The course will be capped to 45 students.

Pre-requisites

Students are not permitted to take this course alongside ST443, Machine Learning and Data Mining.

Students must have knowledge of  Statistics and the programming language R to the level of ST447, Data Analysis and Statistical Methods.

Course content

Data Mining is an interdisciplinary field developed over the last three decades. Vast quantities of data are available today in all areas of business, science, and technology. The main goal of data mining is to extract previously unknown, useful information from such massive scale data. The aim of the course is to equip the students with a theoretically founded and practically applicable knowledge of data mining. The theoretical foundations of the field come from mathematics, statistics, computer science and artificial intelligence.

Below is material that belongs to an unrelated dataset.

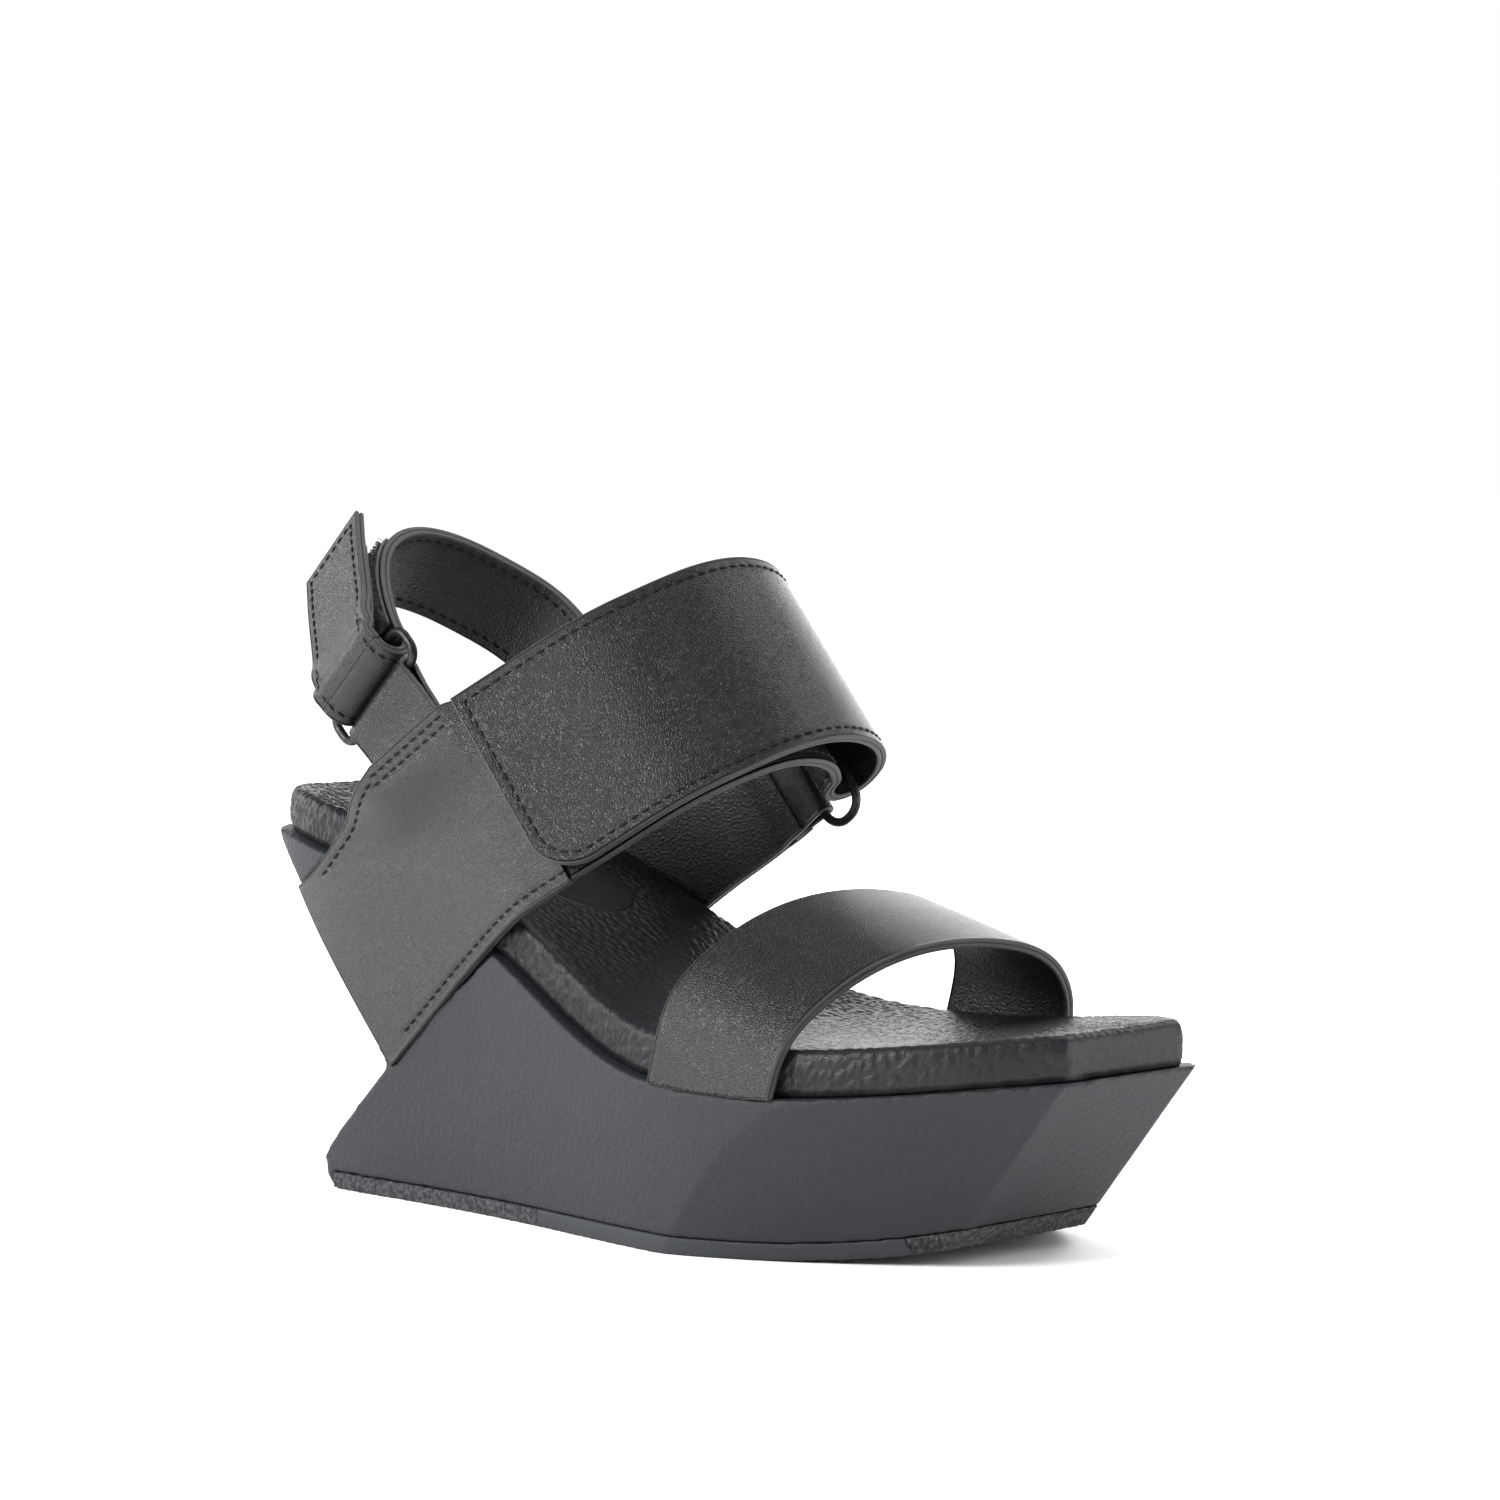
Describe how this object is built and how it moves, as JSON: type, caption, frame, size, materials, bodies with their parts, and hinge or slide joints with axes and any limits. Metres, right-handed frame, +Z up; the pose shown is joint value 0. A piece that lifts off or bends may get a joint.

The course introduces fundamental machine learning methods and algorithms for basic data analytics problems. These methods include algorithms for classification and regression problems, such as tree construction, support vector machines, nearest-neighbour methods, Bayesian networks.  The course will also cover unsupervised learning methods such as association rule mining  association rule mining and clustering.

The methods are illustrated on practical problems arising from various fields. The course will use data mining packages in R.

Teaching

20 hours of lectures and 15 hours of seminars in the LT. 2 hours of lectures in the ST.

Formative coursework

There will be weekly homework assignments, some of which will be submitted for formative feedback, and some for summative assessment (10% of the course mark).  A mock project will be given, as preparation for the summative group project. 

Indicative reading

James, Witten, Hastie, Tibshirani, An Introduction to Statistical Learning:  with Applications in R (2016)

Torgo, Data Mining with R: Learning with Case Studies (2010)

Hastie, Tibshirani, Friedman, The Elements of Statistical Learning: Data Mining, Inference and Prediction, Second Edition  (2009)

Assessment

Exam (50%, duration: 2 hours) in the summer exam period.
Project (40%) in the ST.
Coursework (10%) in the LT.

The examination is critical to assessment. In order to pass this course, students need to achieve a mark of at least 50% in the examination. A fail mark in the exam will result in an overall fail mark for the course and cannot be compensated by the mark achieved in the coursework element.

Key facts

Department: Mathematics

Total students 2017/18: 48

Average class size 2017/18: 24

Controlled access 2017/18: Yes

Lecture capture used 2017/18: Yes (LT)

Value: Half Unit

Guidelines for interpreting course guide information

Personal development skills

  • Self-management
  • Team working
  • Problem solving
  • Application of information skills
  • Communication
  • Application of numeracy skills
  • Commercial awareness
  • Specialist skills